Your instructions. Write out exactly the lines from the line with "Recreate this object" through the line with "from math import", both ends included, and no other line.

(Rows from a 3D modeling dataset)

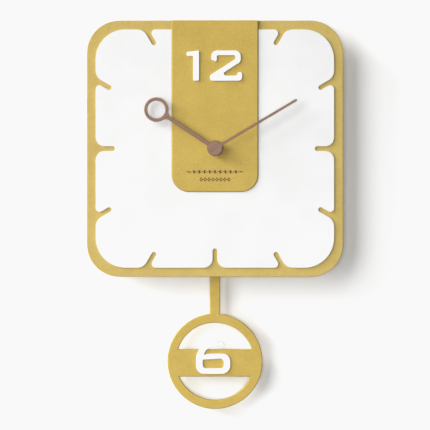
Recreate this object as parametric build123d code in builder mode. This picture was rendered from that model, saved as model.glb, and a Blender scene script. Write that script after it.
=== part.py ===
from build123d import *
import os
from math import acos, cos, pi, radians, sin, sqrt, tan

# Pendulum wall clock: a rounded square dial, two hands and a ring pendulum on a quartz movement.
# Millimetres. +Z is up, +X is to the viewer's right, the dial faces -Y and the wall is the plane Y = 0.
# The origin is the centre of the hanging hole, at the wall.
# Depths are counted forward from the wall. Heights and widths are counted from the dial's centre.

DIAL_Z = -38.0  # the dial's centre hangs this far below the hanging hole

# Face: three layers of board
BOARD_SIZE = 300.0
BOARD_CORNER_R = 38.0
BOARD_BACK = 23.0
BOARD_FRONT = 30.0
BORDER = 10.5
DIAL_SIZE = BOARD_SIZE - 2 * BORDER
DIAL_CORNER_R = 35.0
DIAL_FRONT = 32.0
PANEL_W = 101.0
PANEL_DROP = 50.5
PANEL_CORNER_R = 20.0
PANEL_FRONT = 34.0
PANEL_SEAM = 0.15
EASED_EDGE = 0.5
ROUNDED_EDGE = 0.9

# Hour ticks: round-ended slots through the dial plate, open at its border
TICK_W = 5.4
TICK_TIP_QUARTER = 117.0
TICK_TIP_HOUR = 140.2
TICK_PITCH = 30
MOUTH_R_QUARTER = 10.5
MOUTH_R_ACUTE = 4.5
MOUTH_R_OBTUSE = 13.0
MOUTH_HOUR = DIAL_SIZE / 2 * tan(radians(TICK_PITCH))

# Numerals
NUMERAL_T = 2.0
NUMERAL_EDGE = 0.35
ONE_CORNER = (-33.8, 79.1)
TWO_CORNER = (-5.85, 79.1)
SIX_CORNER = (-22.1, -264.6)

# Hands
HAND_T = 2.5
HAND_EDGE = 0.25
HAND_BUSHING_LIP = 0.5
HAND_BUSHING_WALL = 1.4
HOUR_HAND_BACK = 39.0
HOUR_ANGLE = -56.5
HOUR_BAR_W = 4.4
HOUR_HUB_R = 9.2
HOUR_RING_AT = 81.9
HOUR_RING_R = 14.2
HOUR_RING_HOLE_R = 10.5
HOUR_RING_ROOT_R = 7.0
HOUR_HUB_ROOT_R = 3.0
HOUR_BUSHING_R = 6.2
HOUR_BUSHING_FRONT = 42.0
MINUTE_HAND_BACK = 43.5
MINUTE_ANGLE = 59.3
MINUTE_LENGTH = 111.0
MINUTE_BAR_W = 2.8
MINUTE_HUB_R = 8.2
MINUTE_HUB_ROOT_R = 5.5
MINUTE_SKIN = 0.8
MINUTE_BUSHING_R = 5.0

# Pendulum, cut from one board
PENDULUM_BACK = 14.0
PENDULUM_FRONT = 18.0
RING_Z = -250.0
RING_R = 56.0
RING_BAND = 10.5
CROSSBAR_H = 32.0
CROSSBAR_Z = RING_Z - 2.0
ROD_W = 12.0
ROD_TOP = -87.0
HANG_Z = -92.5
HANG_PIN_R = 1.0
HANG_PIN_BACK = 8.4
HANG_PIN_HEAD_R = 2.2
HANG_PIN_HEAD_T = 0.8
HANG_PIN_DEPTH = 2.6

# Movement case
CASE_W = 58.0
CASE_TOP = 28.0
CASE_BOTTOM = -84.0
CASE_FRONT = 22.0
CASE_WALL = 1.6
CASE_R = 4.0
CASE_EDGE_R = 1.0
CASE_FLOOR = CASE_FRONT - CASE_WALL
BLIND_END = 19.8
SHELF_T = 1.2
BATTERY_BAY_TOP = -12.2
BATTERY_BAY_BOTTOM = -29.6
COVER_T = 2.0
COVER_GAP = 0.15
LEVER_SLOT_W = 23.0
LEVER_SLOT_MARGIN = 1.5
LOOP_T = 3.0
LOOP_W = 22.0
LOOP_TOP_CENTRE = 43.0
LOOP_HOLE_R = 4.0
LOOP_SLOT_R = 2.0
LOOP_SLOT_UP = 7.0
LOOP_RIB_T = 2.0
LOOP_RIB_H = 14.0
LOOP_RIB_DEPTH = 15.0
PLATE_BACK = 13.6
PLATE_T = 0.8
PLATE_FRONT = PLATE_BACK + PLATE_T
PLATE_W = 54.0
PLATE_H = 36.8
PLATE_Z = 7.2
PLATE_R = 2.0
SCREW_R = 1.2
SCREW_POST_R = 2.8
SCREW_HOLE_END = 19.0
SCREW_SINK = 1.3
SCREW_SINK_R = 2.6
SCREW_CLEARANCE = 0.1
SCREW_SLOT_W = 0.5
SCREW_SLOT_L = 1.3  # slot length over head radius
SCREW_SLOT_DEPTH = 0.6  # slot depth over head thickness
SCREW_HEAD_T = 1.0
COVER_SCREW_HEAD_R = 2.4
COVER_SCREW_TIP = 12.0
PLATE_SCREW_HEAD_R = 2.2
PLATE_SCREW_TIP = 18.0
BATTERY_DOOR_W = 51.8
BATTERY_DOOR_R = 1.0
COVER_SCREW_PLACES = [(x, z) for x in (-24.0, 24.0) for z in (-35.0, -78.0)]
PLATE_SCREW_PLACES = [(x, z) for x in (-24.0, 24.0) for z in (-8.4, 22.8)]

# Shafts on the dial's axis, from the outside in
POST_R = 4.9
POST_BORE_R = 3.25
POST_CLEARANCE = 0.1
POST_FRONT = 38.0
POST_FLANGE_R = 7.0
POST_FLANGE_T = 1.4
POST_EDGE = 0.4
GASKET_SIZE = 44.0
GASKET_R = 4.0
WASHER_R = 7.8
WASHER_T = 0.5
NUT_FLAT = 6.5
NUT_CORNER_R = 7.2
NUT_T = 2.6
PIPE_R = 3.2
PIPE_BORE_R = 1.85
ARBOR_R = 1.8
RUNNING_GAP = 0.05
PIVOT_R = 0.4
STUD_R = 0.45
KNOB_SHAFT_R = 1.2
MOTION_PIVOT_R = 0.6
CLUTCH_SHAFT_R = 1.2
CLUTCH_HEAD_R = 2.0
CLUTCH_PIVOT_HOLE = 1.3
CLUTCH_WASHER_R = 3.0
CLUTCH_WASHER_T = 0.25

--

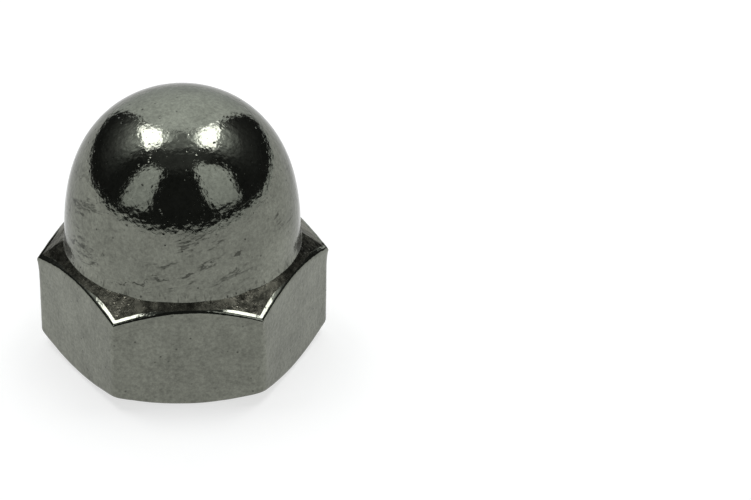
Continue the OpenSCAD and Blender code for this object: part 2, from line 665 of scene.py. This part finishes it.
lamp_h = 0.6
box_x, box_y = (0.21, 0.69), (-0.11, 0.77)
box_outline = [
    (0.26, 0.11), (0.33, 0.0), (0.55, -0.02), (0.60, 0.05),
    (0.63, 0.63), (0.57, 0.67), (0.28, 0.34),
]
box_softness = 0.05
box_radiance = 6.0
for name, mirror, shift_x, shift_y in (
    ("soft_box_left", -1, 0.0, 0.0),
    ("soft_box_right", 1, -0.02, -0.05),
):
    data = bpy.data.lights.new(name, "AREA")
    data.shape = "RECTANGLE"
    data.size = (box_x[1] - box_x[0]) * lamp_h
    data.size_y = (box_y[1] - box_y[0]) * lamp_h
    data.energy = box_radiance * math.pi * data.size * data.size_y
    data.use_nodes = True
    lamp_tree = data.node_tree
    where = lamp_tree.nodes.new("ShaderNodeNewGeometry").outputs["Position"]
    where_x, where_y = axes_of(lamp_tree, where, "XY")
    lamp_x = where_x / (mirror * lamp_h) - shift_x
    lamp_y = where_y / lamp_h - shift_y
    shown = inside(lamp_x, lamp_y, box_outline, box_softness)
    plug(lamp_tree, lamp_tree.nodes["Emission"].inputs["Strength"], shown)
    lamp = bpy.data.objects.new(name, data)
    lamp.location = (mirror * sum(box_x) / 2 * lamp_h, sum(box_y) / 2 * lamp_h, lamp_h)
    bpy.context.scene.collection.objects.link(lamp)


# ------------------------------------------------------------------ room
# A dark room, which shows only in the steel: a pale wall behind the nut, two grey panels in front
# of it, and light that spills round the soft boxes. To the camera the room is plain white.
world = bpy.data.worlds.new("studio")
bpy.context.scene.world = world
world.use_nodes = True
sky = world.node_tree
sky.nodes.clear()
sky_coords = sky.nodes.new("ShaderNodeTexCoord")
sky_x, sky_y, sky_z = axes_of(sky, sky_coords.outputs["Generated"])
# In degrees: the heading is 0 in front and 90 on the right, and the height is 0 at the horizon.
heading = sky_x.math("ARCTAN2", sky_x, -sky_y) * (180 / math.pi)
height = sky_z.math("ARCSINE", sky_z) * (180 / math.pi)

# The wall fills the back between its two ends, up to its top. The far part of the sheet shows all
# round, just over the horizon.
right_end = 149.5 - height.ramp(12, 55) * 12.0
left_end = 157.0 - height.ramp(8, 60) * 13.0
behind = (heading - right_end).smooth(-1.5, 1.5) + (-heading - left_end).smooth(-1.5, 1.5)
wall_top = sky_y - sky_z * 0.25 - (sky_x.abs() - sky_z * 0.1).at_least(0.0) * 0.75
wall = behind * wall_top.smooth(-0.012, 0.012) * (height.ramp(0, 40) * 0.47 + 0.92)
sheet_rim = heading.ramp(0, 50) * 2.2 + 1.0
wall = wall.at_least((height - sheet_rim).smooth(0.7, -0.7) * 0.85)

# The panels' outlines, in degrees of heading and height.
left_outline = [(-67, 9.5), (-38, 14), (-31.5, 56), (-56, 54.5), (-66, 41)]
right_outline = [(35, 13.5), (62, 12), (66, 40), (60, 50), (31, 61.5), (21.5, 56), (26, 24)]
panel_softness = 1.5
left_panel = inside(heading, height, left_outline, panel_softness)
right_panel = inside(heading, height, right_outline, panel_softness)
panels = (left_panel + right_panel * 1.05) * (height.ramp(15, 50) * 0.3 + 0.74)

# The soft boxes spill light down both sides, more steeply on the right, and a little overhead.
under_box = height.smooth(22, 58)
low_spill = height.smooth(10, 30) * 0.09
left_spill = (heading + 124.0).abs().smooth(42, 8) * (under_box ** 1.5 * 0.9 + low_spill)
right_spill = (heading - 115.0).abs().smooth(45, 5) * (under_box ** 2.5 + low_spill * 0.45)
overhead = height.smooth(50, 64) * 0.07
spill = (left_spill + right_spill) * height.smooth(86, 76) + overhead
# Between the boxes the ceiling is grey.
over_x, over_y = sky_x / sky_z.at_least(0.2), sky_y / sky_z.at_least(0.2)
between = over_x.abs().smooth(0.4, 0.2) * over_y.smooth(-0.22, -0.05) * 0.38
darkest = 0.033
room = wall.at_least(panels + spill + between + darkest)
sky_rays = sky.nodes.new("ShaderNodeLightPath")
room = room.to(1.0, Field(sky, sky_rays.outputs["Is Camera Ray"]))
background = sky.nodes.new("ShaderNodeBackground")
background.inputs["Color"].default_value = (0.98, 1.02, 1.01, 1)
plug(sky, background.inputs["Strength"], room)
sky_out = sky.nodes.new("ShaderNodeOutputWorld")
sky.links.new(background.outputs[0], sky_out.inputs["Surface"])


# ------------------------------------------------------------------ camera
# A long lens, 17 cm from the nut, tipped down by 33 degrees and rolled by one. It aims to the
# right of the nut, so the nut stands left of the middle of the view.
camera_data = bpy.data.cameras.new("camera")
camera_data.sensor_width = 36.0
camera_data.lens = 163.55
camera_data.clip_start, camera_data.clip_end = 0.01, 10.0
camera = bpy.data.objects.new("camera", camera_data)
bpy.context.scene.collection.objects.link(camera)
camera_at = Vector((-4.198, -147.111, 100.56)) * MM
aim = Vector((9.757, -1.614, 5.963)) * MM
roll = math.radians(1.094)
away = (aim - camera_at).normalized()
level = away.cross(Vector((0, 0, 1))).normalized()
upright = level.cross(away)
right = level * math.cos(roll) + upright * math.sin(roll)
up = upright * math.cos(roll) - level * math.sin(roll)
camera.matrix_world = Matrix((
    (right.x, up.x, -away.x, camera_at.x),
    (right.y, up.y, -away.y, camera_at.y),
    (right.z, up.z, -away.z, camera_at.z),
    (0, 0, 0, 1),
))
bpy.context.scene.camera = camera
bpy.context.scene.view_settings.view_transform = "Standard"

* * *

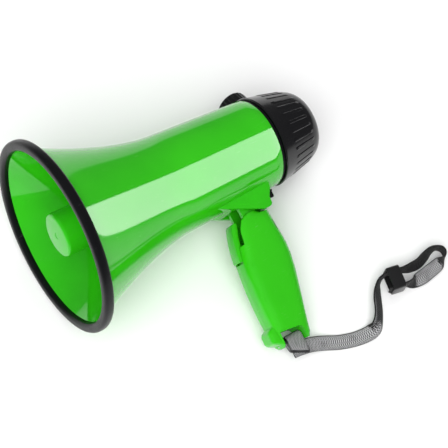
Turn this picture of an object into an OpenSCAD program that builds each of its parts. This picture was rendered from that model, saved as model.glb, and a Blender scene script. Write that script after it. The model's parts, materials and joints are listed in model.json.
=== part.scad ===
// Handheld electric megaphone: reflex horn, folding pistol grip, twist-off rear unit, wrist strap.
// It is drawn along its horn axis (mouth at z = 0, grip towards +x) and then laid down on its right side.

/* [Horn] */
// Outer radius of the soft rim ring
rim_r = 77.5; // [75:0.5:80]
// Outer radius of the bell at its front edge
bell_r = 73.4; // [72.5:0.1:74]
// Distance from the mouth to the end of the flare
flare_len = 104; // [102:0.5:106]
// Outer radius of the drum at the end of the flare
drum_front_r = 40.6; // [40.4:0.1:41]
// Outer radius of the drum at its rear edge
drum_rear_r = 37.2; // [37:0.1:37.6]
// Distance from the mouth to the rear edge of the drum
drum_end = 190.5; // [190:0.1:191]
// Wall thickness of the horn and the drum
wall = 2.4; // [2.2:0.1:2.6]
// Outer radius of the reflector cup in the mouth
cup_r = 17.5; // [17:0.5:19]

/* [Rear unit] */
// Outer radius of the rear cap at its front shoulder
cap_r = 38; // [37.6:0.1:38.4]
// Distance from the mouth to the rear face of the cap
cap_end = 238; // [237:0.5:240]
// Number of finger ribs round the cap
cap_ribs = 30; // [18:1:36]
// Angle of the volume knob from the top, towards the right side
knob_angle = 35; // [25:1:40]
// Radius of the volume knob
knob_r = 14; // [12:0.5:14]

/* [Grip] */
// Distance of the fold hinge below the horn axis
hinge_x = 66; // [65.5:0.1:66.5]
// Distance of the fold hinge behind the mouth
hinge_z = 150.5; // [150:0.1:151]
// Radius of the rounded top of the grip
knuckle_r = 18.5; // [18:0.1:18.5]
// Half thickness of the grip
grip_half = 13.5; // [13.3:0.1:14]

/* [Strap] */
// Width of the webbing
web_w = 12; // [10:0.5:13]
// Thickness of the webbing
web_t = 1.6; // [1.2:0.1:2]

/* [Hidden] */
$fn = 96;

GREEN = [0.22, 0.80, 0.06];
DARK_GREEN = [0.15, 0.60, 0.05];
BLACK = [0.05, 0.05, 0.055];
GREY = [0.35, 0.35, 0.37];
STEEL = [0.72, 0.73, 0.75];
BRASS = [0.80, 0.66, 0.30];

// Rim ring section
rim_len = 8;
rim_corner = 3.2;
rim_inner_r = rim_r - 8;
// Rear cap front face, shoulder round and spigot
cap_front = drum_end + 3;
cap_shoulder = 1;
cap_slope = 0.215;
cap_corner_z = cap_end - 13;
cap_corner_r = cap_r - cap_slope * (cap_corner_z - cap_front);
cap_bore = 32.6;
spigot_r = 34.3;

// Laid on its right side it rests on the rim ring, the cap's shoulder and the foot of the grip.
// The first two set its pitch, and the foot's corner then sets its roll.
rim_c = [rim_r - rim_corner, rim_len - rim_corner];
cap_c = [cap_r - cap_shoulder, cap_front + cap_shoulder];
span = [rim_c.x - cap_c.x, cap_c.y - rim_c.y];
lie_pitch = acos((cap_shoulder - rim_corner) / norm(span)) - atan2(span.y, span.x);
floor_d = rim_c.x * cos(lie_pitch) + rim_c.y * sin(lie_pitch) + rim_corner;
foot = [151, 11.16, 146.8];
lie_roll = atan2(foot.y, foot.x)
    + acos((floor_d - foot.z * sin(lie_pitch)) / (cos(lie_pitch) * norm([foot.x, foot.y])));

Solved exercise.
Recreate this object as parametric build123d code in builder mode. This picture was rendered from that model, saved as model.glb, and a Blender scene script. Write that script after it.
=== part.py ===
from build123d import *
import os
from math import acos, cos, pi, radians, sin, sqrt, tan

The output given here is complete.